We have proof that they do. More than 50% of our growth is organic, primarily driven by recommendations from existing customers who value the N26 user experience.
N26’s is partnering with the most innovative fintechs and traditional players. Why not go alone, as you did with your licence, infrastructure and platform?
We want to offer our customers the best products on the market. We partner for example with TransferWise for international money transfers, we partner with Vaamo for investments, with auxmoney for consumer credit, with Raisin for savings, and with Clark for insurance wallets and insurance services. Adding to this, our latest premium product, the N26 Metal, comes with an exclusive partner program tailored to the needs of the digital community, such as access to WeWork facilities.
There are new legal changes in the EU market - new directives and legislation dealing with the fintech industry. Do you treat it as a threat or an opportunity?
We are regulated the same way as any other traditional German or European bank, and therefore possible fintech legislations are not a threat to us.
As to PSD2. The directive will bring significant changes to the banking industry for years to come, and will drive innovation and competition in the European market. On the one hand, it offers tremendous opportunities for financial institutions, but also for technology players, to better fulfil the business needs of customers. As for customers, accessing the best products in the market from various providers will become much more convenient.

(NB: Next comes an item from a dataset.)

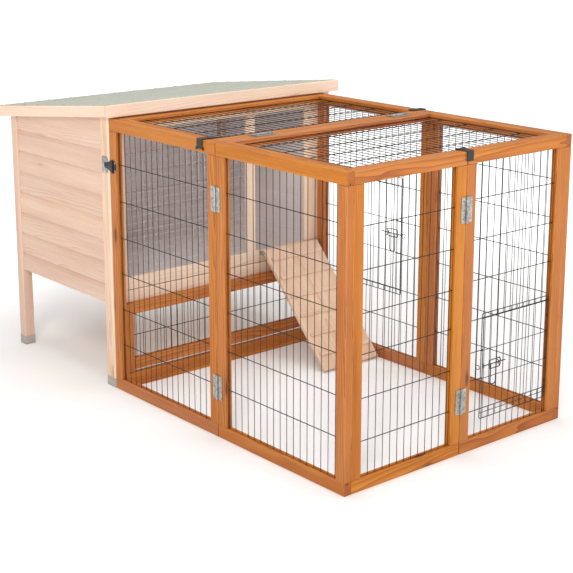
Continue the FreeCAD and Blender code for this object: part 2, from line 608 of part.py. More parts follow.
# local x across, local y up the slope, local z out of the board's face
RAMP = FreeCAD.Placement(V(P["ramp_left"] - OX, P["ramp_foot_y"] - OY, 0.3),
                         FreeCAD.Rotation(V(1, 0, 0), P["ramp_slope"]))
RAX = (P["ramp_foot_y"] + math.cos(ra) * (P["ramp_long"] - 8.5) - math.sin(ra) * 7.5,
       0.3 + math.sin(ra) * (P["ramp_long"] - 8.5) + math.cos(ra) * 7.5)


def ramp_box(x0, v0, w0, dx, dv, dw):
    b = doc.addObject("Part::Box", "ramp_piece")
    b.Length, b.Width, b.Height = dx, dv, dw
    b.Placement = RAMP.multiply(FreeCAD.Placement(V(x0, v0, w0), FreeCAD.Rotation()))
    return b


node("ramp_board", ramp_box(0, 0, 0, P["ramp_wide"], P["ramp_long"], P["ramp_thick"]))
node("ramp_cleats", [ramp_box(10, 55 + 78 * k, P["ramp_thick"], P["ramp_wide"] - 20, 14, 5) for k in range(6)])
rx0, rx1 = P["ramp_left"], P["ramp_left"] + P["ramp_wide"]
node("ramp_knuckles", [
    cut(cyl(x, RAX[0], RAX[1], 5.0, 6, "X"), cyl(x, RAX[0], RAX[1], 2.06, 6, "X"))
    for x in (rx0 - 6, rx1)])
node("ramp_brackets", [
    fuse([box(xb_, RAX[0] - 5, RAX[1] - 8, 2, P["hutch_front"] - RAX[0] + 5, 16),
          cyl(xp, RAX[0], RAX[1], 2.0, 8, "X")])
    for xb_, xp in ((rx0 - 8.5, rx0 - 8.5), (rx1 + 6.5, rx1 + 0.5))])

# ------------------------------------------------------- check and write
doc.recompute()
bad = [o.Label for o in doc.Objects if "Invalid" in o.State or "Error" in o.State]
if bad:
    raise RuntimeError("failed objects: " + ", ".join(bad))
for name, o in made.items():
    if o.Shape.isNull() or not o.Shape.isValid():
        raise RuntimeError("bad shape: " + name)
    for s in o.Shape.Solids:
        if s.Volume <= 0:
            raise RuntimeError("inside-out solid: " + name)
if len(made) > 60:
    raise RuntimeError("too many nodes")
os.makedirs("parts", exist_ok=True)
lo, hi = V(1e9, 1e9, 1e9), V(-1e9, -1e9, -1e9)
count = 0
for name, o in made.items():
    o.Shape.exportStep("parts/" + name + ".step")
    b = o.Shape.BoundBox
    count += len(o.Shape.Solids)
    lo = V(min(lo.x, b.XMin), min(lo.y, b.YMin), min(lo.z, b.ZMin))
    hi = V(max(hi.x, b.XMax), max(hi.y, b.YMax), max(hi.z, b.ZMax))
print(len(made), "nodes", count, "solids; box", lo, hi)
print("roof axis y, z", RAX_Y - OY, RAX_Z, " ramp axis y, z", RAX[0] - OY, RAX[1])
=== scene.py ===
import bpy
import json
import math
import random
from mathutils import Matrix, Vector


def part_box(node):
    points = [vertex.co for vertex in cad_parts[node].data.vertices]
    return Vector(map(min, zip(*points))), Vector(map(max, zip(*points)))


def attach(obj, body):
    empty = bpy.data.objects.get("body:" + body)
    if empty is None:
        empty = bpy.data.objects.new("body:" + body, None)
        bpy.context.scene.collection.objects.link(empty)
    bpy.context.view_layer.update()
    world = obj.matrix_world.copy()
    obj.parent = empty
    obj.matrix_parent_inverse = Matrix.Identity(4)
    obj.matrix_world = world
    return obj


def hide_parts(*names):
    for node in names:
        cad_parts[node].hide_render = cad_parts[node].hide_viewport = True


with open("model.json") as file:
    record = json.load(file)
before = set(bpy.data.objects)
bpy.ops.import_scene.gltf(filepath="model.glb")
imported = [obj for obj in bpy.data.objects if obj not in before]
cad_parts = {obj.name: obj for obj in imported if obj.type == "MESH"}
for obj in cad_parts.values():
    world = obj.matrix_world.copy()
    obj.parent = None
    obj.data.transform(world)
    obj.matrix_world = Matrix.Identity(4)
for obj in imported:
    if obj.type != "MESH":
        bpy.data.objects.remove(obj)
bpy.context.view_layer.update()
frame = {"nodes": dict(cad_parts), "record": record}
rnd = random.Random(4071)
N = frame["nodes"]
BODY = {n: b for b, ns in frame["record"]["behaviour"]["bodies"].items() for n in ns}
SLOT = {s["node"]: s["material_slot"] for s in frame["record"]["subparts"]}
OX, OY = 484.0, 930.0          # the layout's offset, as in the CAD
MM = 0.001
bpy.context.scene.view_settings.view_transform = "Standard"
bpy.context.scene.view_settings.look = "None"


def P(x, y, z):
    """Layout millimetres to the frame's metres."""
    return Vector(((x - OX) * MM, (y - OY) * MM, z * MM))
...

Having an account with one bank does not necessarily mean that you have to use it for all other financial products and services.
If you had the chance for a quick retrospective, what would be the advice you would give to the N26 of 2013?
I would keep it simple. Always solve a customer problem which is big enough. Get customer feedback early, and become independent as soon as possible to drive innovation and control costs.
What would be your word of advice to somebody setting up a fintech startup in 2018? What should they focus on first?
Meeting regulatory demands (where applicable), funding facilities, developing a product which solves a problem and has a market.